## Work to be completed:
Give back an exact copy of the lines from the start of the material through the line bearing "a * s * s * s + b". Include both ends and nothing else.

## Supplied material:
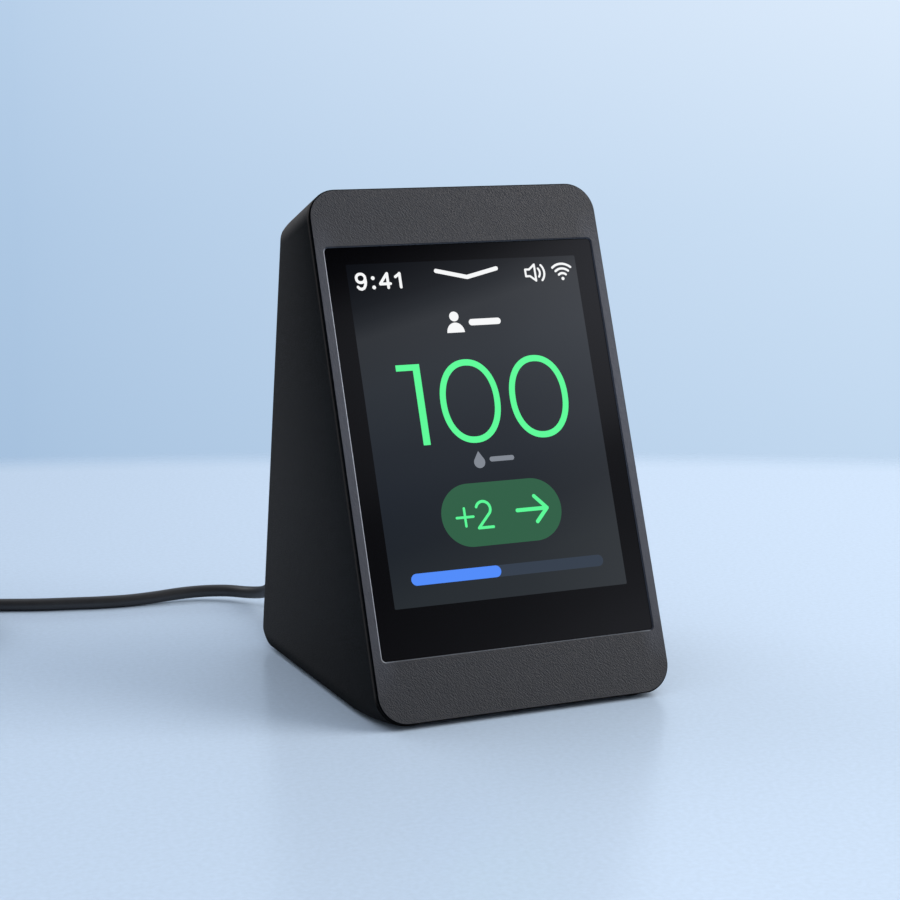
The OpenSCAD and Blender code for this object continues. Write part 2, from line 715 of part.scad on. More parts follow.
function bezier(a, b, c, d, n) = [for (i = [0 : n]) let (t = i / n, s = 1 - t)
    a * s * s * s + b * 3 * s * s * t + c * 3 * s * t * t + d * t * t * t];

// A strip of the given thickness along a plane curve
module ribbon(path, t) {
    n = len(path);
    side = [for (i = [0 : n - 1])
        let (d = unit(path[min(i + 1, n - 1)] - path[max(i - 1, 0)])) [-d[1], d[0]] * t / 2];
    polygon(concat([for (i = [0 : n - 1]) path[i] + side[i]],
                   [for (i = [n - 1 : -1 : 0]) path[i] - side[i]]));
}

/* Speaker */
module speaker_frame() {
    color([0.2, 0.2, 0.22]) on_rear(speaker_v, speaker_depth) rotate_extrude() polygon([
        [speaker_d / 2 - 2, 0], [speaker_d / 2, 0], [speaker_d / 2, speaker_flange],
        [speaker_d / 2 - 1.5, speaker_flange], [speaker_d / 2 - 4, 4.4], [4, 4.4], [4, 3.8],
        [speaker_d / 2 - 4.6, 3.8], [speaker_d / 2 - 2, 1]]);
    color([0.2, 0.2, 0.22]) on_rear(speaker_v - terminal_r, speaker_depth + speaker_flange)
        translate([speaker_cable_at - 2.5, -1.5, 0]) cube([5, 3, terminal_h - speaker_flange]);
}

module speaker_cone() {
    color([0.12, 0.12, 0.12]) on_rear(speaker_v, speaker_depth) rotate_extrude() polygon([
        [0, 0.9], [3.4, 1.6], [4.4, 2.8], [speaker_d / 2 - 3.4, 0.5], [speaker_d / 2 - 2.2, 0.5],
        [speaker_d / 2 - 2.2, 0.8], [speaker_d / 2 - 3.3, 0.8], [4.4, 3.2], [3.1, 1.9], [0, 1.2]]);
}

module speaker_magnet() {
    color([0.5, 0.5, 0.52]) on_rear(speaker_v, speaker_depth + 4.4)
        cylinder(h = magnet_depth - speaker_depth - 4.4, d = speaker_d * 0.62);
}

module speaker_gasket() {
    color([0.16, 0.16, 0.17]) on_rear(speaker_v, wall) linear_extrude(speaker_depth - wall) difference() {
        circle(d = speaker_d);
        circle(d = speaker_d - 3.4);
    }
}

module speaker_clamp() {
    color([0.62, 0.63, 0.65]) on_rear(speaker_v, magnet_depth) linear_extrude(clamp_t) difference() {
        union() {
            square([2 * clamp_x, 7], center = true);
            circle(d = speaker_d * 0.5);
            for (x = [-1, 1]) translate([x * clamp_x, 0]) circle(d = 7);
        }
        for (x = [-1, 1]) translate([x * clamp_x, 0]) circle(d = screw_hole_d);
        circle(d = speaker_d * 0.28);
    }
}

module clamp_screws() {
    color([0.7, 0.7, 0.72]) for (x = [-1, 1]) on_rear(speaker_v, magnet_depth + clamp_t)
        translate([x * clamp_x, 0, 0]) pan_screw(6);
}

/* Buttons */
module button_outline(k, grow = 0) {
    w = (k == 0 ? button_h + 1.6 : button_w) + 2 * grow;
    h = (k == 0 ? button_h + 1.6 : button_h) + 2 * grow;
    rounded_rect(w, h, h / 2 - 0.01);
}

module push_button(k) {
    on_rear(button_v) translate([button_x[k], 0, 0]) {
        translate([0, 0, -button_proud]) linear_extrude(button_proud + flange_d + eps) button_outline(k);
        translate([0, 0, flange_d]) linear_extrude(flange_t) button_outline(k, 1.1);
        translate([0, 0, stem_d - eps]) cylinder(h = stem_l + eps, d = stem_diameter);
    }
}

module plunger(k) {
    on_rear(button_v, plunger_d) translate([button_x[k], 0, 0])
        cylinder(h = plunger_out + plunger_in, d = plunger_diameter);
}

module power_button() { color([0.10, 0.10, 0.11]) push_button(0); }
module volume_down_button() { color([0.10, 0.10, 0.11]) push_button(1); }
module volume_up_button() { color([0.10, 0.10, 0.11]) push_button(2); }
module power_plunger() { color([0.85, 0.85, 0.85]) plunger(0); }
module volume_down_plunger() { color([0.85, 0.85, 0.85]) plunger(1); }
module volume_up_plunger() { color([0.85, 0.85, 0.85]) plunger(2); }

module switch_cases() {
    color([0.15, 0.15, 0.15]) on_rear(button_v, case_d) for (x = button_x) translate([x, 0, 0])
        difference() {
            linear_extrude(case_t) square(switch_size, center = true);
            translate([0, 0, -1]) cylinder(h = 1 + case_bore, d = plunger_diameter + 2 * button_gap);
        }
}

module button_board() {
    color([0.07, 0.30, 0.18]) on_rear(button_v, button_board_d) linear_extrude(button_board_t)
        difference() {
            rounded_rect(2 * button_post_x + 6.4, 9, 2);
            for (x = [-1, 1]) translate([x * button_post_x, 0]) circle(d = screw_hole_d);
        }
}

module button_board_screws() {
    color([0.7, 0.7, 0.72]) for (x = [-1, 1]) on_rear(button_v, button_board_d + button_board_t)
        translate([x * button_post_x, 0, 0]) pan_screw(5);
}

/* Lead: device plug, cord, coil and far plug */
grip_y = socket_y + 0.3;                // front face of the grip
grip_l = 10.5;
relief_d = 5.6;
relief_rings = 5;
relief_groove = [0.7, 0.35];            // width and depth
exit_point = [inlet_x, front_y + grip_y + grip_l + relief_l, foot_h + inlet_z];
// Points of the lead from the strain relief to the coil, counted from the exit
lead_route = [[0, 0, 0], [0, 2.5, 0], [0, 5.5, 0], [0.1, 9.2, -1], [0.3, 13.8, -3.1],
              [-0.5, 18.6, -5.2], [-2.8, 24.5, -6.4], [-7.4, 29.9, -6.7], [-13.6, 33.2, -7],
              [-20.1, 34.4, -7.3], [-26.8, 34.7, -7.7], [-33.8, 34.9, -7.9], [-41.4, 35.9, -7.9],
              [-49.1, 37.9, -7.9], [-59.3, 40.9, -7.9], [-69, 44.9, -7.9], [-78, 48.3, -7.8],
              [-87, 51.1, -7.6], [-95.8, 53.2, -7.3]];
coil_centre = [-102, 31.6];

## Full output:
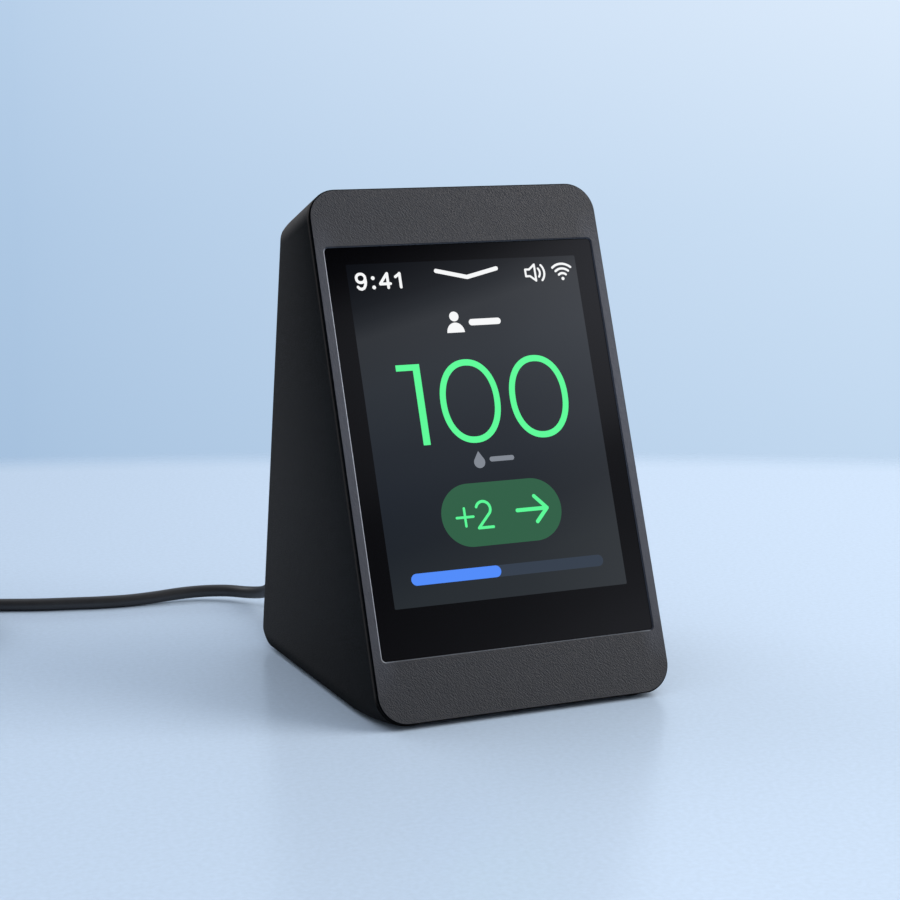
The OpenSCAD and Blender code for this object continues. Write part 2, from line 715 of part.scad on. More parts follow.
function bezier(a, b, c, d, n) = [for (i = [0 : n]) let (t = i / n, s = 1 - t)
    a * s * s * s + b * 3 * s * s * t + c * 3 * s * t * t + d * t * t * t];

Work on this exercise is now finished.